▸ **REQUEST**: Copy out the data below verbatim.

───── SOURCE MATERIAL

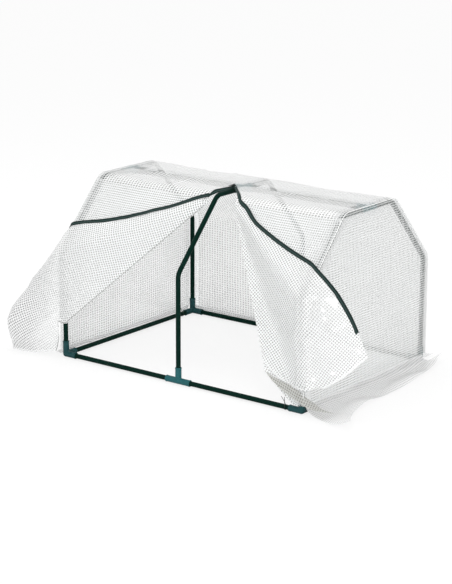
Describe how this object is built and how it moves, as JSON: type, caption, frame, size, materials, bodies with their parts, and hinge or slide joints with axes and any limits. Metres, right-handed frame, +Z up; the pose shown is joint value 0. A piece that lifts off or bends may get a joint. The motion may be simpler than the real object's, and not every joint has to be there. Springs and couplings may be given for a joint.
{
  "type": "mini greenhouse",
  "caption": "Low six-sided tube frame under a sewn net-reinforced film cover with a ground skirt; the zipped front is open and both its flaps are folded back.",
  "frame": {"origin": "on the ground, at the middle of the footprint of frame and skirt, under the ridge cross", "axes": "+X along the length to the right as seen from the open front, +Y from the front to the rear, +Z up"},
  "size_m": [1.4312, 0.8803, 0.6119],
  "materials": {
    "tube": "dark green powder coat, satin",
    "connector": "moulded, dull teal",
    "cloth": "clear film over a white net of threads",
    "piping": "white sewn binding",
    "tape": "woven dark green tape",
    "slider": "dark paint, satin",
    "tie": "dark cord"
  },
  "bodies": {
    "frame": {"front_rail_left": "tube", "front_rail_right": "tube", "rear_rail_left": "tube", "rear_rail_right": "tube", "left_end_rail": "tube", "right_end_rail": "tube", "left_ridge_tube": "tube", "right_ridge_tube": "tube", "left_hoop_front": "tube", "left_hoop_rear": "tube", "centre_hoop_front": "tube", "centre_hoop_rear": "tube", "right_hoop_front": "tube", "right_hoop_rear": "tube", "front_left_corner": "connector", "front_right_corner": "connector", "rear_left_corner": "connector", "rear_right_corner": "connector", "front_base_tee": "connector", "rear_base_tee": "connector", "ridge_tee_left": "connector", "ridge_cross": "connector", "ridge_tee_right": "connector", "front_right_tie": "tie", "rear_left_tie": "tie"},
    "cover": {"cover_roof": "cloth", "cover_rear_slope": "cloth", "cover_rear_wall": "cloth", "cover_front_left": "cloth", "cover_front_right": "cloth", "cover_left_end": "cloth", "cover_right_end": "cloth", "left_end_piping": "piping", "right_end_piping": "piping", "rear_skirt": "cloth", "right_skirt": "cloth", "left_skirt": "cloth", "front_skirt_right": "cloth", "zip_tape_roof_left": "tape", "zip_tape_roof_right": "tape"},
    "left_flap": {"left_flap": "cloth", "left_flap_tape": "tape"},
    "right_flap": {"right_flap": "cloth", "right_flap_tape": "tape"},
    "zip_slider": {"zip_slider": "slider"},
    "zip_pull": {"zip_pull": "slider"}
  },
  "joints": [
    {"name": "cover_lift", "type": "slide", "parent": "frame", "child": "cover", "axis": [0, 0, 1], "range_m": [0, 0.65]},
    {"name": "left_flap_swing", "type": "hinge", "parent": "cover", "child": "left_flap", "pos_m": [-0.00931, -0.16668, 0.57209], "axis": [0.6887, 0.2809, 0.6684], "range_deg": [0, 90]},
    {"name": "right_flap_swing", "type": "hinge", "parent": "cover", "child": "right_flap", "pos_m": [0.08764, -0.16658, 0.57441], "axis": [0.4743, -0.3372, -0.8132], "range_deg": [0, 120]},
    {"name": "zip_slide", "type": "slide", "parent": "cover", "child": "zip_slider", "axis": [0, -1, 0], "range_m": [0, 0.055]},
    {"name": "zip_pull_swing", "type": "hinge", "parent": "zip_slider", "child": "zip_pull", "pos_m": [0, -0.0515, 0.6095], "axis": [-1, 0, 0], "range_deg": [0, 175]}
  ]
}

──────────

▸ **FULL ANSWER**:
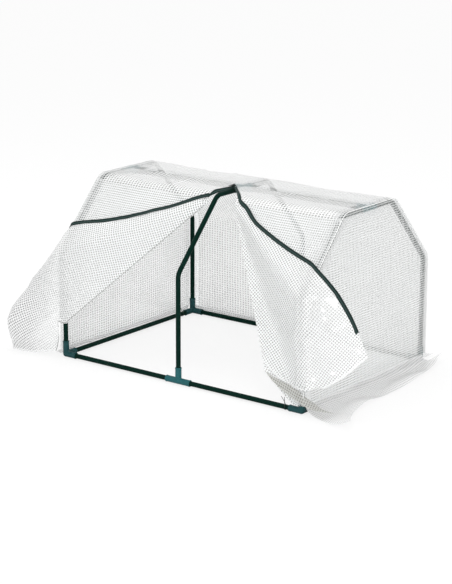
Describe how this object is built and how it moves, as JSON: type, caption, frame, size, materials, bodies with their parts, and hinge or slide joints with axes and any limits. Metres, right-handed frame, +Z up; the pose shown is joint value 0. A piece that lifts off or bends may get a joint. The motion may be simpler than the real object's, and not every joint has to be there. Springs and couplings may be given for a joint.
{
  "type": "mini greenhouse",
  "caption": "Low six-sided tube frame under a sewn net-reinforced film cover with a ground skirt; the zipped front is open and both its flaps are folded back.",
  "frame": {"origin": "on the ground, at the middle of the footprint of frame and skirt, under the ridge cross", "axes": "+X along the length to the right as seen from the open front, +Y from the front to the rear, +Z up"},
  "size_m": [1.4312, 0.8803, 0.6119],
  "materials": {
    "tube": "dark green powder coat, satin",
    "connector": "moulded, dull teal",
    "cloth": "clear film over a white net of threads",
    "piping": "white sewn binding",
    "tape": "woven dark green tape",
    "slider": "dark paint, satin",
    "tie": "dark cord"
  },
  "bodies": {
    "frame": {"front_rail_left": "tube", "front_rail_right": "tube", "rear_rail_left": "tube", "rear_rail_right": "tube", "left_end_rail": "tube", "right_end_rail": "tube", "left_ridge_tube": "tube", "right_ridge_tube": "tube", "left_hoop_front": "tube", "left_hoop_rear": "tube", "centre_hoop_front": "tube", "centre_hoop_rear": "tube", "right_hoop_front": "tube", "right_hoop_rear": "tube", "front_left_corner": "connector", "front_right_corner": "connector", "rear_left_corner": "connector", "rear_right_corner": "connector", "front_base_tee": "connector", "rear_base_tee": "connector", "ridge_tee_left": "connector", "ridge_cross": "connector", "ridge_tee_right": "connector", "front_right_tie": "tie", "rear_left_tie": "tie"},
    "cover": {"cover_roof": "cloth", "cover_rear_slope": "cloth", "cover_rear_wall": "cloth", "cover_front_left": "cloth", "cover_front_right": "cloth", "cover_left_end": "cloth", "cover_right_end": "cloth", "left_end_piping": "piping", "right_end_piping": "piping", "rear_skirt": "cloth", "right_skirt": "cloth", "left_skirt": "cloth", "front_skirt_right": "cloth", "zip_tape_roof_left": "tape", "zip_tape_roof_right": "tape"},
    "left_flap": {"left_flap": "cloth", "left_flap_tape": "tape"},
    "right_flap": {"right_flap": "cloth", "right_flap_tape": "tape"},
    "zip_slider": {"zip_slider": "slider"},
    "zip_pull": {"zip_pull": "slider"}
  },
  "joints": [
    {"name": "cover_lift", "type": "slide", "parent": "frame", "child": "cover", "axis": [0, 0, 1], "range_m": [0, 0.65]},
    {"name": "left_flap_swing", "type": "hinge", "parent": "cover", "child": "left_flap", "pos_m": [-0.00931, -0.16668, 0.57209], "axis": [0.6887, 0.2809, 0.6684], "range_deg": [0, 90]},
    {"name": "right_flap_swing", "type": "hinge", "parent": "cover", "child": "right_flap", "pos_m": [0.08764, -0.16658, 0.57441], "axis": [0.4743, -0.3372, -0.8132], "range_deg": [0, 120]},
    {"name": "zip_slide", "type": "slide", "parent": "cover", "child": "zip_slider", "axis": [0, -1, 0], "range_m": [0, 0.055]},
    {"name": "zip_pull_swing", "type": "hinge", "parent": "zip_slider", "child": "zip_pull", "pos_m": [0, -0.0515, 0.6095], "axis": [-1, 0, 0], "range_deg": [0, 175]}
  ]
}